Another metric other than raw mass is the ratio of thrust force borne by the shell to strength in the worst case, which is just before sustainer burnout. An OTL Atlas with a 20 tonne upper stack has its sustainer producing nearly 40 tonnes-weight of force on that upper stack, meaning the shell of the first stage is conveying that. The ATL Big Peroxide Atlas producing nearly 120 tonnes-weight force on our purported 45 tonne upper stack, or about three times as much. It has 4 times the mass of steel in a cylinder that is, ignoring the caps, 1.28 times as long and at 1.28 times the diameter, so the area is 1.64 as great, thus the thickness of the skin is 2.44 times as much, and the circumference is 1.28 times greater so the load-bearing area is 3.125 as great. Thus the skin, duly stabilized by pressure against buckling, ought to bear a tripled thrust quite as well.

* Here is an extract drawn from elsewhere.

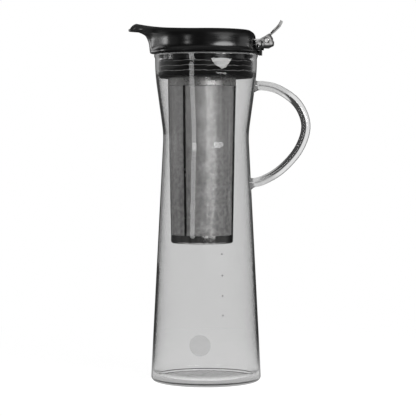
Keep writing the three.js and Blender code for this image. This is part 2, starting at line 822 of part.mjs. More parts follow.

Also note that with its thicker skin, although the diameter is raised which raises the tension force the skin must retain at a given pressure, it is thicker in proportion; the internal relative pressure can be nearly double whatever it was with OTL Atlas and remain in proportion.
That's a good thing when most of the volume is filled with high test peroxide; if a certain amount of outgassing of oxygen occurs the hull has margin before the rising pressure becomes an emergency, buying time for various countermeasures--including of course declaring a launch emergency and evacuating the launch area in anticipation of a pad blowup! Opening valves to relieve the pressure ought to be an option of course, unless the launch is far from ready and the crisis is being caused by contamination in the peroxide tank.
OK, that's my ATL Big Peroxide Atlas proposal. Maybe we can discuss if it is feasible at all, and if so, would opting for this have allowed Convair to accelerate development, and what sort of PODs might plausibly have sent the Air Force and its contractor down this path?